[Dataset entries]
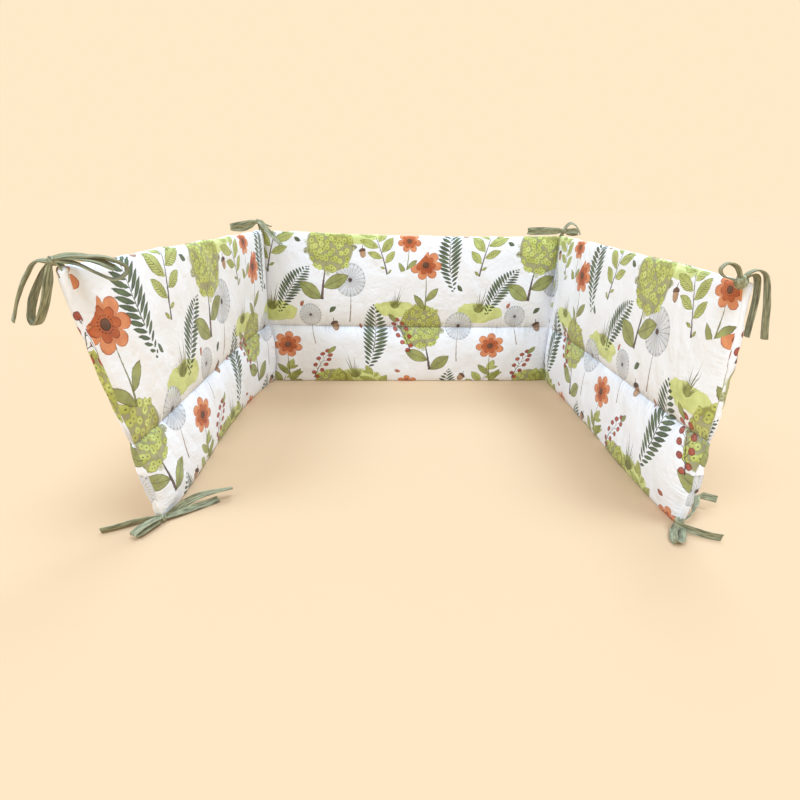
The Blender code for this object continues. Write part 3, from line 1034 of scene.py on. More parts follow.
@dataclass(frozen=True)
class Acorn(Motif):
    """A small acorn with its cup."""

    nut_radius: float = 9.0 * MM
    nut_narrowness: float = 1.45
    cup_radius: float = 7.2 * MM
    cup_flatness: float = 1.7
    cup_height: float = 4.5 * MM
    cup_rim: float = 3.0 * MM
    stalk_height: float = 11.0 * MM
    stalk_half_length: float = 3.0 * MM
    stalk_half_width: float = 0.6 * MM
    stalk_lean: float = 0.15

    def draw(self, canvas: Canvas) -> None:
        """Lay the acorn on the cloth.

        Args:
            canvas: The cloth.
        """
        chart = canvas.chart
        across, up = canvas.nearest(self.spots)
        canvas.lay(chart.reach(across * self.nut_narrowness, up) - self.nut_radius, TAN)
        cup = chart.reach(across, (up - self.cup_height) * self.cup_flatness) - self.cup_radius
        canvas.lay(cup.higher(self.cup_rim - up), BARK)
        stalk = abs(across - up * self.stalk_lean) - self.stalk_half_width
        canvas.lay(stalk.higher(abs(up - self.stalk_height) - self.stalk_half_length), BARK)


@dataclass(frozen=True)
class LooseLeaf(Motif):
    """A single small leaf with its midrib."""

    wash: Wash = FERN_GREEN
    length: float = 0.017
    slimness: float = 0.25  # half its width, as a share of its length
    bend: float = 14.0

    def draw(self, canvas: Canvas) -> None:
        """Lay the leaf on the cloth.

        Args:
            canvas: The cloth.
        """
        across, up = canvas.nearest(self.spots)
        curved = across - up * up * self.bend
        blade = leaf(up + 0.5 * self.length, curved, self.length, self.slimness * self.length)
        canvas.lay(blade, self.wash)
        canvas.lay(midrib(curved, blade, half_width=0.22 * MM, margin=0.5 * MM), OLIVE)


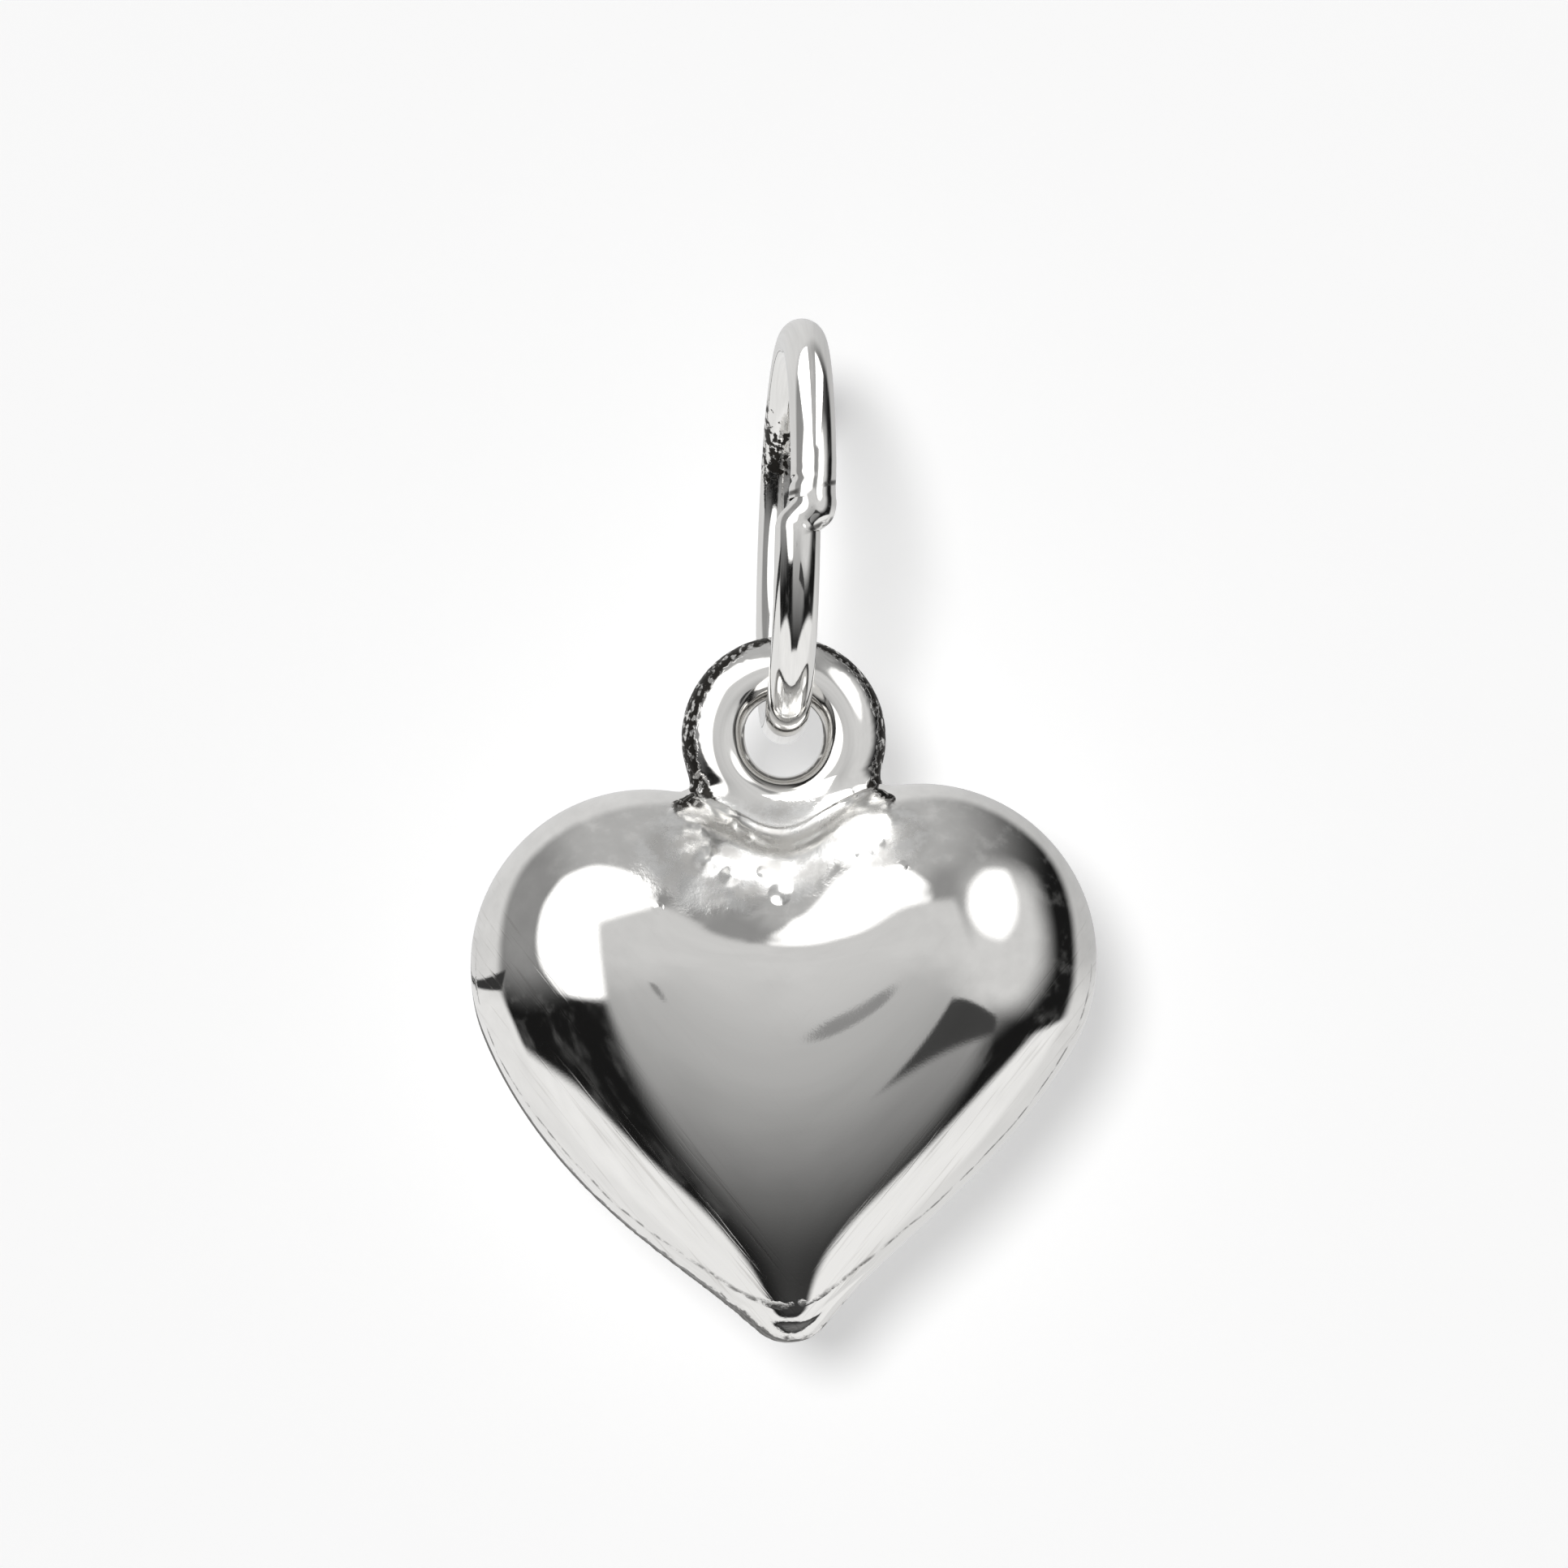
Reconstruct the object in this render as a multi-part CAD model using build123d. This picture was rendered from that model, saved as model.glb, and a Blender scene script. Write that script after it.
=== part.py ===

[Short problem] Copy each record from above exactly, and include every line.

[Final result]
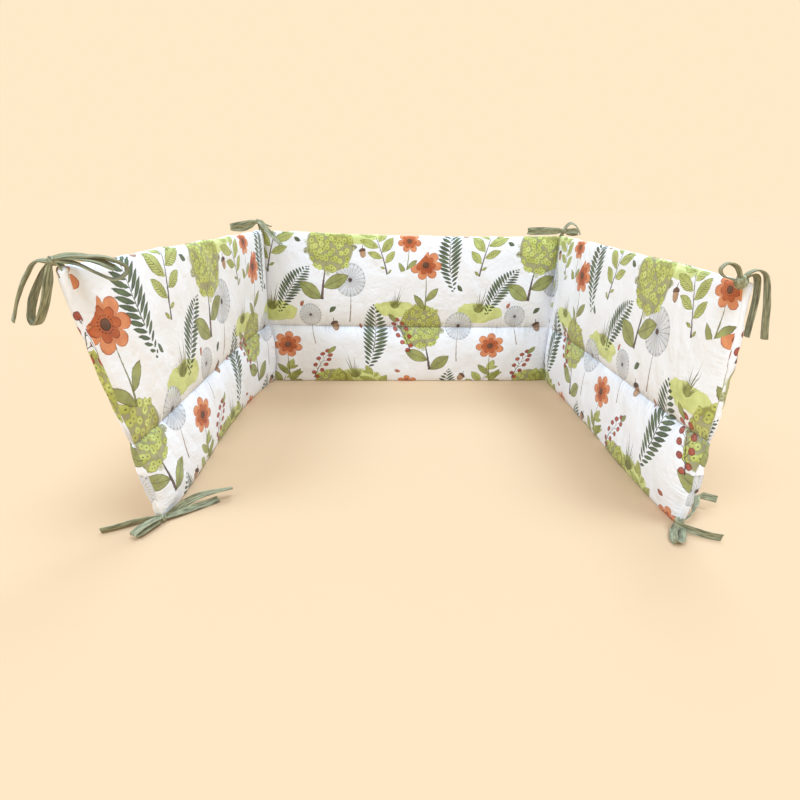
The Blender code for this object continues. Write part 3, from line 1034 of scene.py on. More parts follow.
@dataclass(frozen=True)
class Acorn(Motif):
    """A small acorn with its cup."""

    nut_radius: float = 9.0 * MM
    nut_narrowness: float = 1.45
    cup_radius: float = 7.2 * MM
    cup_flatness: float = 1.7
    cup_height: float = 4.5 * MM
    cup_rim: float = 3.0 * MM
    stalk_height: float = 11.0 * MM
    stalk_half_length: float = 3.0 * MM
    stalk_half_width: float = 0.6 * MM
    stalk_lean: float = 0.15

    def draw(self, canvas: Canvas) -> None:
        """Lay the acorn on the cloth.

        Args:
            canvas: The cloth.
        """
        chart = canvas.chart
        across, up = canvas.nearest(self.spots)
        canvas.lay(chart.reach(across * self.nut_narrowness, up) - self.nut_radius, TAN)
        cup = chart.reach(across, (up - self.cup_height) * self.cup_flatness) - self.cup_radius
        canvas.lay(cup.higher(self.cup_rim - up), BARK)
        stalk = abs(across - up * self.stalk_lean) - self.stalk_half_width
        canvas.lay(stalk.higher(abs(up - self.stalk_height) - self.stalk_half_length), BARK)


@dataclass(frozen=True)
class LooseLeaf(Motif):
    """A single small leaf with its midrib."""

    wash: Wash = FERN_GREEN
    length: float = 0.017
    slimness: float = 0.25  # half its width, as a share of its length
    bend: float = 14.0

    def draw(self, canvas: Canvas) -> None:
        """Lay the leaf on the cloth.

        Args:
            canvas: The cloth.
        """
        across, up = canvas.nearest(self.spots)
        curved = across - up * up * self.bend
        blade = leaf(up + 0.5 * self.length, curved, self.length, self.slimness * self.length)
        canvas.lay(blade, self.wash)
        canvas.lay(midrib(curved, blade, half_width=0.22 * MM, margin=0.5 * MM), OLIVE)


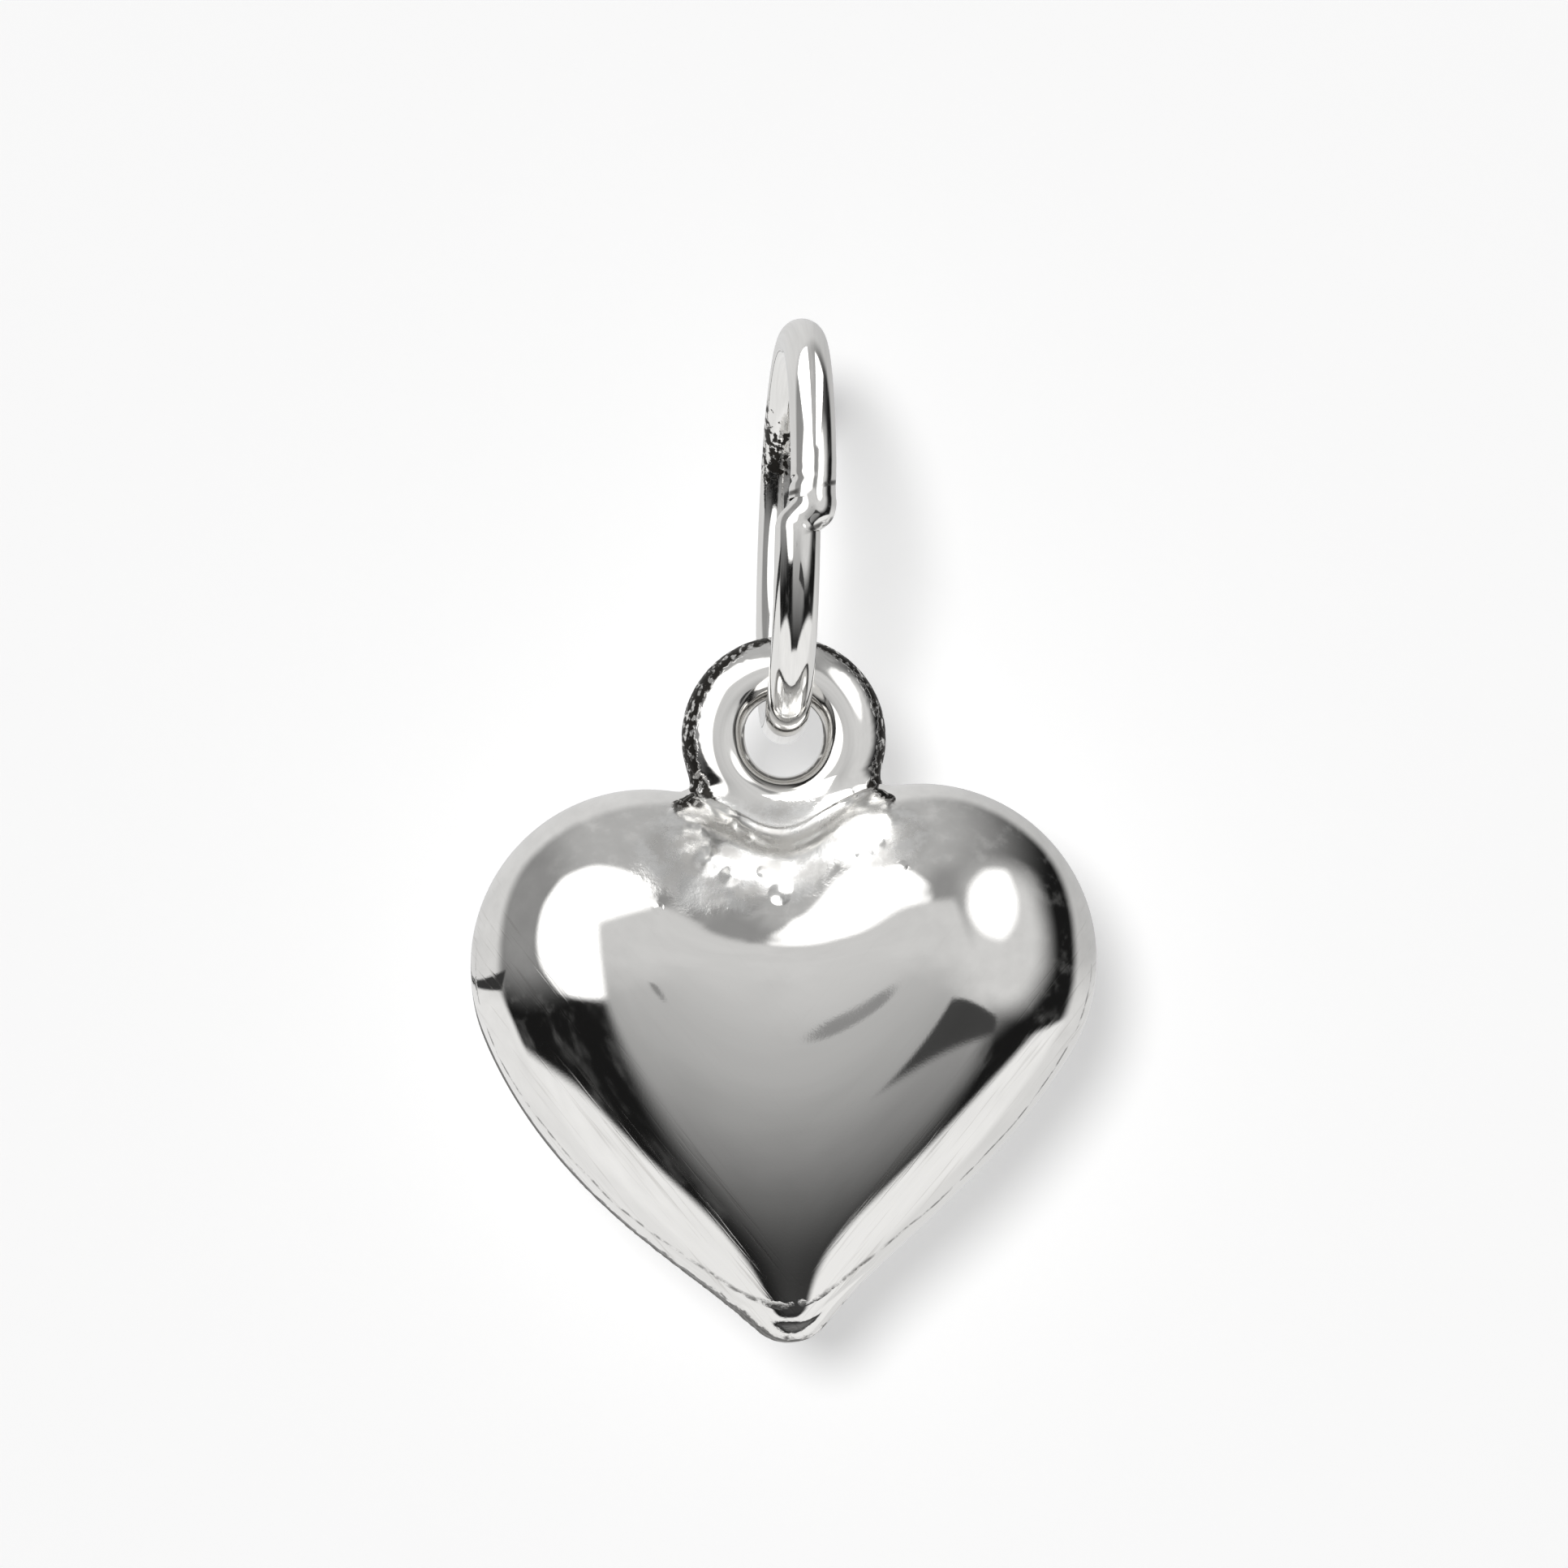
Reconstruct the object in this render as a multi-part CAD model using build123d. This picture was rendered from that model, saved as model.glb, and a Blender scene script. Write that script after it.
=== part.py ===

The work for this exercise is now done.